__What needs to be done__:
For the material that follows, return exactly the lines from the one with "const lid = new THREE.Group();" through the one with "cad_parts[node].hide_render = cad_parts[node].hide_viewport", both ends included.

__Material provided__:

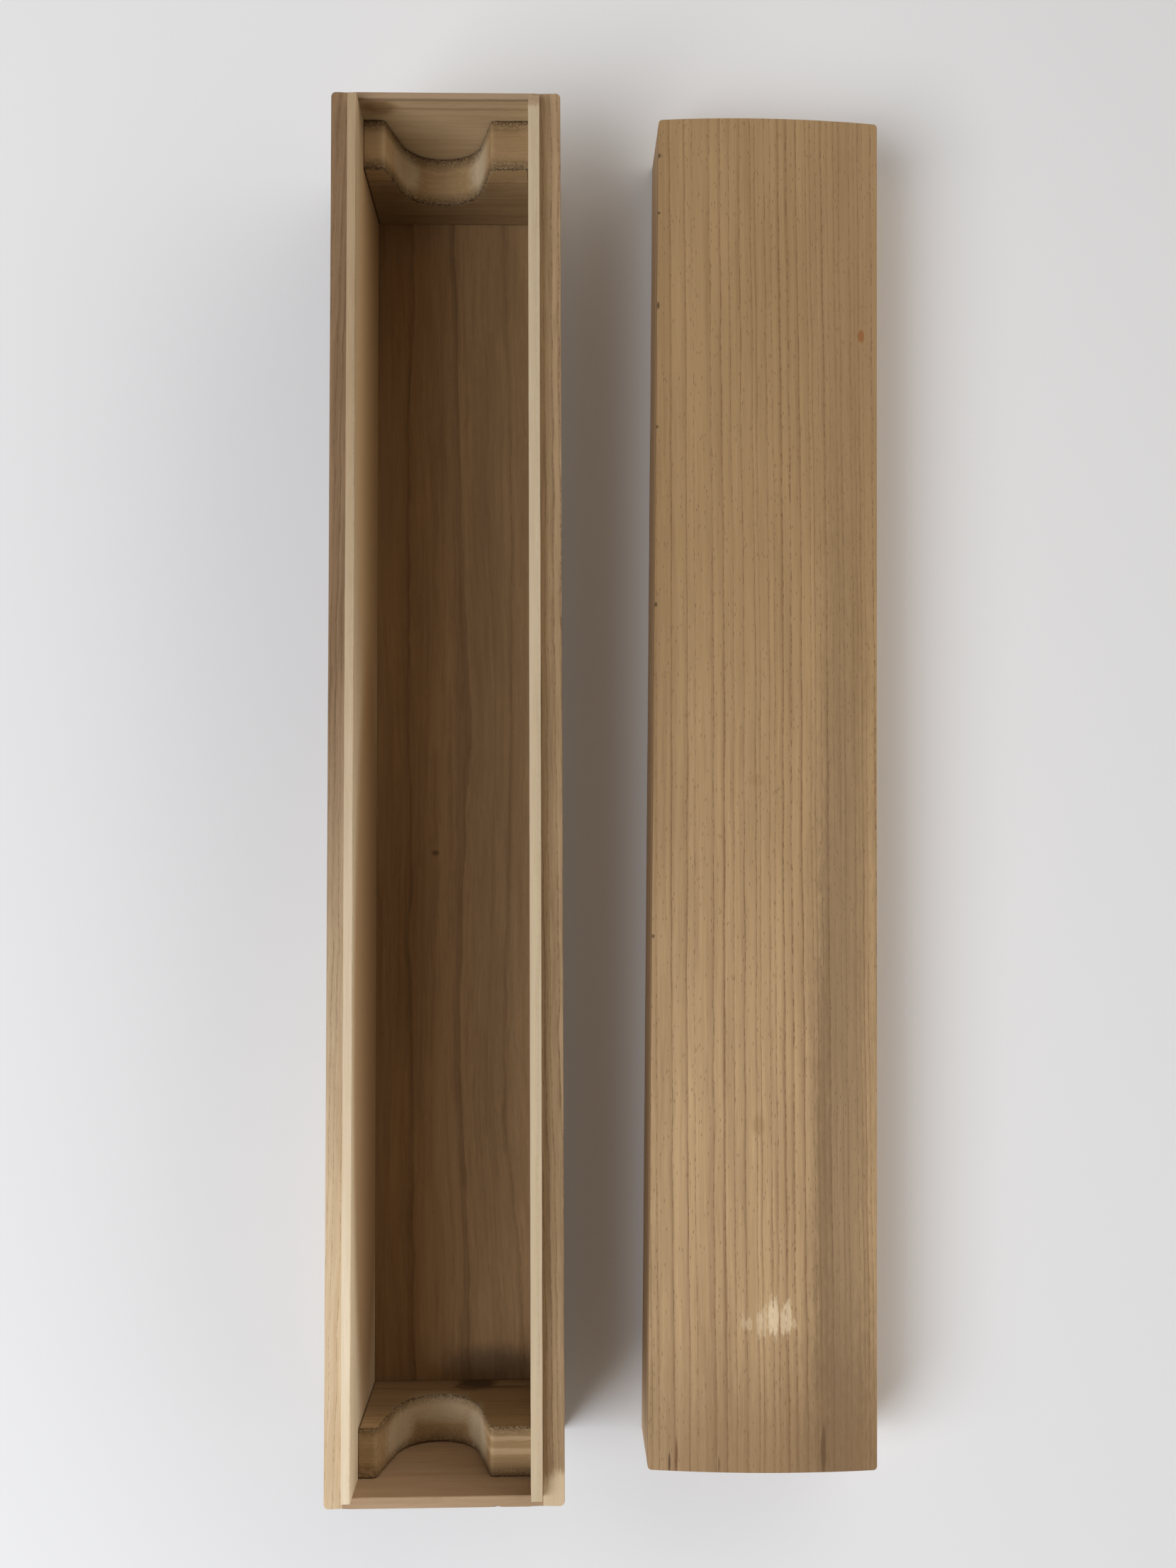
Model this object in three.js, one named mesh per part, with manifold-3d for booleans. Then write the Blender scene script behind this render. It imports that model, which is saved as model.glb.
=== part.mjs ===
// A paulownia box for one hanging scroll, with its lid lifted off and laid beside it.
// Millimetres, +Z up. The origin is the centre of the box's underside, +Y runs along the box.
import * as THREE from 'three';
import { mergeVertices } from 'three/addons/utils/BufferGeometryUtils.js';
import Module from 'manifold-3d';

const wasm = await Module();
wasm.setup();

// The box: two side boards run its full length, and the end boards stand between them.
const boxLength = 490;
const boxWidth = 81.2;
const insideDepth = 60;
const bottomThickness = 4.5;
const leftSideThickness = 6.4;
const rightSideThickness = 7.5;
const farEndThickness = 2.4;
const nearEndThickness = 3.8;
const cornerRadius = 1.4;

// The lips are thin boards that line the long walls and stand proud of the rim. Their raised
// part is cut down to the rim a step before the near end board.
const leftLipThickness = 3;
const rightLipThickness = 3.8;
const lipRise = 4.5;
const lipEase = 0.4;
const lipStep = 2.2;

// The scroll rests are blocks with a scooped U for the ends of the scroll's roller.
const farRestThickness = 18.4;
const nearRestThickness = 17;
const restHeight = 45.4;
const restEase = 0.8;
const farScoopDepth = 29;
const nearScoopDepth = 30.7;
const farScoopOffset = -4.1;
const nearScoopOffset = -4.9;
const scoopRadius = 15.5;
const scoopFlare = THREE.MathUtils.degToRad(14);
const shoulderRound = 1.3;
const shoulderFlat = 0.2;
const easeOfRound = 0.65;

// The lid: four strips under a crowned top board.
const lidStripHeight = 31;
const lidBoardEdge = 4.6;
const crownRise = 2.2;
const lidEdgeRadius = 2.6;
const lidEndRadius = 1.6;
const lidSideOverhang = 0.8;
const lidEndOverhang = 3.5;

// Fits: glued faces, a rest between the lips, and the lid's strips round the lips.
const glueLine = 0.15;
const restFit = 0.3;
const lidFit = 0.6;

// Where the lid lies: the space between it and the box, its shift along the box, its turn.
const lidAside = 33.4;
const lidShift = 2.2;
const lidTurn = THREE.MathUtils.degToRad(-0.85);

const paulownia = { roughness: 0.72, metalness: 0 };
const wallColour = 0xa38860;
const lipColour = 0xbba68a;
const floorColour = 0x8a6c48;
const restColour = 0x8f7650;
const lidColour = 0xa68965;

const arcSteps = 10;

const X = new THREE.Vector3(1, 0, 0);
const Y = new THREE.Vector3(0, 1, 0);
const Z = new THREE.Vector3(0, 0, 1);

// An outline drawn in two axes and extruded along the third, centred on the origin of that axis.
function extruded(outline, length, across, up, options = {}) {
  const along = new THREE.Vector3().crossVectors(across, up);
  const geometry = new THREE.ExtrudeGeometry(outline, {
    depth: length, bevelEnabled: false, curveSegments: arcSteps, ...options,
  });
  geometry.translate(0, 0, -length / 2);
  geometry.applyMatrix4(new THREE.Matrix4().makeBasis(across, up, along));
  return geometry;
}

// A rectangle with its own radius at each corner: low-low, high-low, high-high, low-high.
function roundedRectangle(width, height, radii) {
  const [a, b, c, d] = radii;
  const w = width / 2;
  const h = height / 2;
  const outline = new THREE.Shape();
  outline.moveTo(-w + a, -h);
  outline.lineTo(w - b, -h);
  if (b > 0) outline.absarc(w - b, -h + b, b, -Math.PI / 2, 0);
  outline.lineTo(w, h - c);
  if (c > 0) outline.absarc(w - c, h - c, c, 0, Math.PI / 2);
  outline.lineTo(-w + d, h);
  if (d > 0) outline.absarc(-w + d, h - d, d, Math.PI / 2, Math.PI);
  outline.lineTo(-w, -h + a);
  if (a > 0) outline.absarc(-w + a, -h + a, a, Math.PI, Math.PI * 1.5);
  return outline;
}

function solidOf(geometry) {
  const bare = geometry.clone();
  bare.deleteAttribute('normal');
  bare.deleteAttribute('uv');
  const merged = mergeVertices(bare, 1e-4);
  return new wasm.Manifold(new wasm.Mesh({
    numProp: 3,
    vertProperties: new Float32Array(merged.attributes.position.array),
    triVerts: new Uint32Array(merged.index.array),
  }));
}

function geometryOf(solid) {
  const mesh = solid.getMesh();
  const geometry = new THREE.BufferGeometry();
  geometry.setAttribute('position', new THREE.BufferAttribute(mesh.vertProperties, 3));
  geometry.setIndex(new THREE.BufferAttribute(mesh.triVerts, 1));
  return geometry;
}

// An upright board: its plan, with the outer corners rounded, pulled up to its height.
function uprightBoard(width, length, height, radii) {
  return extruded(roundedRectangle(width, length, radii), height, X, Y);
}

function piece(name, geometry, colour, x, y, z) {
  const material = new THREE.MeshStandardMaterial({ color: colour, ...paulownia });
  const mesh = new THREE.Mesh(geometry, material);
  mesh.name = name;
  mesh.position.set(x, y, z);
  return mesh;
}

// A long wall of the box: on which side it is, and how far its faces are from the middle.
function longWall(side, sideThickness, lipThickness) {
  const sideInner = boxWidth / 2 - sideThickness;
  const lipOuter = sideInner - glueLine;
  const lipInner = lipOuter - lipThickness;
  return { side, sideThickness, lipThickness, sideInner, lipOuter, lipInner };
}

// Heights and faces that the pieces share.
const wallFoot = bottomThickness + glueLine;
const rimHeight = bottomThickness + insideDepth;
const wallHeight = rimHeight - wallFoot;
const left = longWall(-1, leftSideThickness, leftLipThickness);
const right = longWall(1, rightSideThickness, rightLipThickness);
const farInnerFace = boxLength / 2 - farEndThickness;
const nearInnerFace = -boxLength / 2 + nearEndThickness;
const lipFarEnd = farInnerFace - glueLine;
const lipNearEnd = nearInnerFace + glueLine;

function bottomBoard() {
  const corners = Array(4).fill(cornerRadius);
  const board = uprightBoard(boxWidth, boxLength, bottomThickness, corners);
  return piece('bottom_board', board, floorColour, 0, 0, bottomThickness / 2);
}

// Corner radii of a board whose outer face is on the given side.
function outerCorners(side) {
  const outer = cornerRadius;
  return side > 0 ? [0, outer, outer, 0] : [outer, 0, 0, outer];
}

function sideBoard(name, wall) {
  const corners = outerCorners(wall.side);
  const board = uprightBoard(wall.sideThickness, boxLength, wallHeight, corners);
  const x = wall.side * (boxWidth - wall.sideThickness) / 2;
  return piece(name, board, wallColour, x, 0, wallFoot + wallHeight / 2);
}

function endBoard(name, end, thickness) {
  const width = left.sideInner + right.sideInner - 2 * glueLine;
  const board = uprightBoard(width, thickness, wallHeight, [0, 0, 0, 0]);
  const x = (right.sideInner - left.sideInner) / 2;
  const y = end * (boxLength - thickness) / 2;
  return piece(name, board, wallColour, x, y, wallFoot + wallHeight / 2);
}

// A lip board seen from the side, with its raised part cut down to the rim at the near end.
function lipOutline(length, height) {
  const end = length / 2;
  const top = height / 2;
  const outline = new THREE.Shape();
  outline.moveTo(-end, -top);
  outline.lineTo(end, -top);
  outline.lineTo(end, top);
  outline.lineTo(-end + lipStep, top);
  outline.lineTo(-end + lipStep, top - lipRise);
  outline.lineTo(-end, top - lipRise);
  return outline;
}

// A lip board: a thin upright section with its two top arrises eased, as long as the inside.
function lipBoard(name, wall) {
  const height = rimHeight + lipRise - wallFoot;
  const length = lipFarEnd - lipNearEnd;
  const arrises = roundedRectangle(wall.lipThickness, height, [0, 0, lipEase, lipEase]);
  const section = solidOf(extruded(arrises, length, X, Z));
  const side = solidOf(extruded(lipOutline(length, height), wall.lipThickness, Y, Z));
  const board = geometryOf(section.intersect(side));
  const x = wall.side * (wall.lipOuter + wall.lipInner) / 2;
  return piece(name, board, lipColour, x, (lipFarEnd + lipNearEnd) / 2, wallFoot + height / 2);
}

// The rest's face: a block as wide as the inside, with a round-bottomed scoop whose flanks
// lean out to softly rounded shoulders. Drawn with z = 0 at its foot. In a narrow box the
// shoulders and the eased edges shrink with the land that is left beside the scoop.
function restFace(scoopDepth, scoopOffset) {
  const leftEdge = restFit - left.lipInner;
  const rightEdge = right.lipInner - restFit;
  const centre = restHeight - scoopDepth + scoopRadius;
  const lean = new THREE.Vector2(Math.sin(scoopFlare), Math.cos(scoopFlare));
  const reach = scoopRadius * lean.y;
  const tangentHeight = centre - scoopRadius * lean.x;
  const shoulder = reach + (restHeight - tangentHeight) * lean.x / lean.y;
  const scoopRight = scoopOffset + shoulder;
  const scoopLeft = scoopOffset - shoulder;
  const land = Math.min(scoopLeft - leftEdge, rightEdge - scoopRight);
  const round = Math.min(shoulderRound, (land - shoulderFlat) / (1 + easeOfRound));
  const ease = Math.min(restEase, easeOfRound * round);
  const face = new THREE.Shape();
  face.moveTo(leftEdge, 0);
  face.lineTo(rightEdge, 0);
  face.lineTo(rightEdge, restHeight);
  face.lineTo(scoopRight + round, restHeight);
  face.quadraticCurveTo(scoopRight, restHeight,
    scoopRight - round * lean.x, restHeight - round * lean.y);
  face.lineTo(scoopOffset + reach, tangentHeight);
  face.absarc(scoopOffset, centre, scoopRadius, -scoopFlare, -Math.PI + scoopFlare, true);
  face.lineTo(scoopLeft + round * lean.x, restHeight - round * lean.y);
  face.quadraticCurveTo(scoopLeft, restHeight, scoopLeft - round, restHeight);
  face.lineTo(leftEdge, restHeight);
  return { face, ease };
}

function scrollRest(name, end, seat, thickness, scoopDepth, scoopOffset) {
  const { face, ease } = restFace(scoopDepth, scoopOffset);
  const block = extruded(face, thickness - 2 * ease, X, Z, {
    bevelEnabled: true, bevelThickness: ease, bevelSize: ease, bevelOffset: -ease,
    bevelSegments: 2,
  });
  const y = seat - end * (glueLine + thickness / 2);
  return piece(name, block, restColour, 0, y, wallFoot);
}

// The lid is sized from the box: its strips stand outside the lips and on the rim.
const lidWidth = boxWidth + 2 * lidSideOverhang;
const lidLength = boxLength + 2 * lidEndOverhang;
const lidFarInner = lipFarEnd + lidFit;
const lidNearInner = lipNearEnd - lidFit;

function lidSideStrip(name, wall) {
  const thickness = lidWidth / 2 - wall.lipOuter - lidFit;
  const strip = uprightBoard(thickness, lidLength, lidStripHeight, outerCorners(wall.side));
  const x = wall.side * (lidWidth - thickness) / 2;
  return piece(name, strip, lidColour, x, 0, lidStripHeight / 2);
}

function lidEndStrip(name, outerFace, innerFace) {
  const width = left.lipOuter + right.lipOuter + 2 * (lidFit - glueLine);
  const thickness = Math.abs(outerFace - innerFace);
  const strip = uprightBoard(width, thickness, lidStripHeight, [0, 0, 0, 0]);
  const x = (right.lipOuter - left.lipOuter) / 2;
  return piece(name, strip, lidColour, x, (outerFace + innerFace) / 2, lidStripHeight / 2);
}

// The top board is where three outlines meet: the crowned section with rounded long edges,
// the plan with rounded corners, and the long section with its two ends eased.
function crownedSection() {
  const half = lidWidth / 2;
  const inner = half - lidEdgeRadius;
  const crownRadius = (inner * inner + crownRise * crownRise) / (2 * crownRise);
  const crownCentre = lidBoardEdge + crownRise - crownRadius;
  const crownAngle = Math.asin(inner / crownRadius);
  const outline = new THREE.Shape();
  outline.moveTo(-half, 0);
  outline.lineTo(half, 0);
  outline.lineTo(half, lidBoardEdge - lidEdgeRadius);
  outline.absarc(inner, lidBoardEdge - lidEdgeRadius, lidEdgeRadius, 0, Math.PI / 2 - crownAngle);
  outline.absarc(0, crownCentre, crownRadius, Math.PI / 2 - crownAngle, Math.PI / 2 + crownAngle);
  outline.absarc(-inner, lidBoardEdge - lidEdgeRadius, lidEdgeRadius,
    Math.PI / 2 + crownAngle, Math.PI);
  return outline;
}

function lidTopBoard() {
  const top = lidBoardEdge + crownRise;
  const section = solidOf(extruded(crownedSection(), lidLength, X, Z));
  const corners = Array(4).fill(cornerRadius);
  const plan = solidOf(uprightBoard(lidWidth, lidLength, 2 * top, corners).translate(0, 0, top));
  const side = roundedRectangle(lidLength, top, [0, 0, lidEndRadius, lidEndRadius]);
  const profile = solidOf(extruded(side, lidWidth, Y, Z).translate(0, 0, top / 2));
  const board = geometryOf(section.intersect(plan).intersect(profile));
  return piece('lid_top_board', board, lidColour, 0, 0, lidStripHeight + glueLine);
}

const box = new THREE.Group();
box.add(
  bottomBoard(),
  sideBoard('left_side_board', left),
  sideBoard('right_side_board', right),
  endBoard('far_end_board', 1, farEndThickness),
  endBoard('near_end_board', -1, nearEndThickness),
  lipBoard('left_lip_board', left),
  lipBoard('right_lip_board', right),
  scrollRest('far_scroll_rest', 1, farInnerFace,
    farRestThickness, farScoopDepth, farScoopOffset),
  scrollRest('near_scroll_rest', -1, nearInnerFace,
    nearRestThickness, nearScoopDepth, nearScoopOffset),
);

const lid = new THREE.Group();
lid.add(
  lidTopBoard(),
  lidSideStrip('lid_left_strip', left),
  lidSideStrip('lid_right_strip', right),
  lidEndStrip('lid_far_end_strip', lidLength / 2, lidFarInner),
  lidEndStrip('lid_near_end_strip', -lidLength / 2, lidNearInner),
);
lid.position.set(boxWidth / 2 + lidAside + lidWidth / 2, lidShift, 0);
lid.rotation.z = lidTurn;

const scrollBox = new THREE.Group();
scrollBox.add(box, lid);

export default scrollBox;
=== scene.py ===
import math
import random
import bmesh
import bpy
from mathutils import Matrix, Vector


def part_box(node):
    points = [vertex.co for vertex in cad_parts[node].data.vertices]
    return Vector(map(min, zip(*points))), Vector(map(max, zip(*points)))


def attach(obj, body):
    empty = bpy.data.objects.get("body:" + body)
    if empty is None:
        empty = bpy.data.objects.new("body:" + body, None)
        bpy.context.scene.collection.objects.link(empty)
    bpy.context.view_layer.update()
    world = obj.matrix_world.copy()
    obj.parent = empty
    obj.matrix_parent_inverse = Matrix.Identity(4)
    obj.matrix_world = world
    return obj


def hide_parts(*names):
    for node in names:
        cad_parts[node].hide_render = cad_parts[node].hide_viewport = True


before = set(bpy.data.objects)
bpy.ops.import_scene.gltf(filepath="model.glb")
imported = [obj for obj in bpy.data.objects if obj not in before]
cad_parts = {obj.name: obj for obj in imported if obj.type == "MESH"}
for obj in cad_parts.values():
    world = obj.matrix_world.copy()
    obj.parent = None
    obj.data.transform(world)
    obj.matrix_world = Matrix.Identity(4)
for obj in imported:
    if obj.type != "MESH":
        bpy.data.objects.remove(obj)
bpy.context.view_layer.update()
mm = 0.001

# The box stands square. The lid lies beside it, turned a little about its middle
boxPlace = Matrix.Identity(4)
lidTurn = math.radians(-0.85)
lidLow, lidHigh = [Vector(corner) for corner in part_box("lid_top_board")]
lidMiddle = ((lidLow + lidHigh) / 2).xy.to_3d()
lidPlace = Matrix.Translation(lidMiddle) @ Matrix.Rotation(lidTurn, 4, "Z")
places = {"box": boxPlace, "lid": lidPlace}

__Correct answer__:
const lid = new THREE.Group();
lid.add(
  lidTopBoard(),
  lidSideStrip('lid_left_strip', left),
  lidSideStrip('lid_right_strip', right),
  lidEndStrip('lid_far_end_strip', lidLength / 2, lidFarInner),
  lidEndStrip('lid_near_end_strip', -lidLength / 2, lidNearInner),
);
lid.position.set(boxWidth / 2 + lidAside + lidWidth / 2, lidShift, 0);
lid.rotation.z = lidTurn;

const scrollBox = new THREE.Group();
scrollBox.add(box, lid);

export default scrollBox;
=== scene.py ===
import math
import random
import bmesh
import bpy
from mathutils import Matrix, Vector


def part_box(node):
    points = [vertex.co for vertex in cad_parts[node].data.vertices]
    return Vector(map(min, zip(*points))), Vector(map(max, zip(*points)))


def attach(obj, body):
    empty = bpy.data.objects.get("body:" + body)
    if empty is None:
        empty = bpy.data.objects.new("body:" + body, None)
        bpy.context.scene.collection.objects.link(empty)
    bpy.context.view_layer.update()
    world = obj.matrix_world.copy()
    obj.parent = empty
    obj.matrix_parent_inverse = Matrix.Identity(4)
    obj.matrix_world = world
    return obj


def hide_parts(*names):
    for node in names:
        cad_parts[node].hide_render = cad_parts[node].hide_viewport = True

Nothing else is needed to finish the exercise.